Along with the fill, the project calls for building a 15-foot-high, 1,215-foot-long concrete retaining wall and a 10-foot-high wall along an employee parking lot. The walls would protect the grounds from wave action. The proposed project comes at time when state legislators and even the head of the state Department of Corrections have indicated that the prison may be a good candidate for closure. State legislators have asked for a study evaluating the ramifications of closing San Quentin, the oldest state prison in California. A report is expected by June 2001.
Prison officials, however, said there are no immediate plans to close San Quentin, and state Department of Corrections Margot Bach expressed disappointment that the Sierra Club did not voice its objections during earlier public meetings. "We are trying to get this work started before the rainy season," said Bach. "There is no indication that the facility will be closed within this fiscal year. What do they want? Do they want the facility to fall into the bay?" Other local environmental groups that were present at the meetings raised no objections to the plans, Bach said.
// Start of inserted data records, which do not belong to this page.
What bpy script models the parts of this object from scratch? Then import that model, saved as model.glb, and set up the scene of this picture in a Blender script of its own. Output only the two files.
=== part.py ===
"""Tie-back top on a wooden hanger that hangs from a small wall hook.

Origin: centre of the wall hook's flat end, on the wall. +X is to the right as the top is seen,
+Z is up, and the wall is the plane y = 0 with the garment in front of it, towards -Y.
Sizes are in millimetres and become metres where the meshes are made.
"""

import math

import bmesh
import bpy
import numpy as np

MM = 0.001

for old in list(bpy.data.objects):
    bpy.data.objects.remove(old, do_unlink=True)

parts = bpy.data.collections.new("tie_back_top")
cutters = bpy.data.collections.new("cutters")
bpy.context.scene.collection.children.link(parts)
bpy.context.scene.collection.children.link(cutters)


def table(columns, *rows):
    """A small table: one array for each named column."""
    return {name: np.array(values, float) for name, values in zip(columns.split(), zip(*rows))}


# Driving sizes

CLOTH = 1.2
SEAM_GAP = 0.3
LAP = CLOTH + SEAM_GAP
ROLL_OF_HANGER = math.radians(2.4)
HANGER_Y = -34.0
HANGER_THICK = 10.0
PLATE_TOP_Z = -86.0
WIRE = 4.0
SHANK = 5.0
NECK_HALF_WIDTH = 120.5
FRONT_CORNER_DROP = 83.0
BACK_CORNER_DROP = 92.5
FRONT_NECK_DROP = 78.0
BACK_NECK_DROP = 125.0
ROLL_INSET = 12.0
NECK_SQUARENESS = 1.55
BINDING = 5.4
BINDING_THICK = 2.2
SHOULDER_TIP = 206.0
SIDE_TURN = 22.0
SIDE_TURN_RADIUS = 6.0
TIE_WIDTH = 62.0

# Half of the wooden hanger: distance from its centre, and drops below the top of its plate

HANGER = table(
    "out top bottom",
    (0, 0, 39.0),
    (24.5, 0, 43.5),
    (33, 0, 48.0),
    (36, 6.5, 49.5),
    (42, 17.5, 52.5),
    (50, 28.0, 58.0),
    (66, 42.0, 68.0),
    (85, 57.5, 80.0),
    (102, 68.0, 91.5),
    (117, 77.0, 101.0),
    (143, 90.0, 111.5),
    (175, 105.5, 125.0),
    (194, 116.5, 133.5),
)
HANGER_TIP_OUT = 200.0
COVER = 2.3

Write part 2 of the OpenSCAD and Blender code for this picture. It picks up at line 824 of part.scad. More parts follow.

"Just because other environmental groups have not commented on this does not mean they approve of this," said Kutchins. "The only comment I have heard is from the Audubon Society and they said they would approve of it based on certain mitigations. We did not see these mitigations on the planning documents." The Sierra Club asked in its letter for the prison to conduct more studies of the potential environmental impacts on the area, which the group said is located near habitat for several endangered or threatened species, including the California brown pelican, steelhead trout, the salt marsh harvest mouse and the California clapper rail.
A U.S. Army Corps of Engineers officials would not comment specifically
about the Sierra Club letter. "We have not formed an opinion on this yet,"
said Donna Shepard, an Army Corps spokeswoman. Shepard said the Army Corps
will deliver the letter to prison officials so they can address the Sierra
Club's concerns. Brian Wirtz, project manager with the Army Corps
said a decision on the permit could be made by the end of the year. If
a permit is granted construction could start by next spring, he said.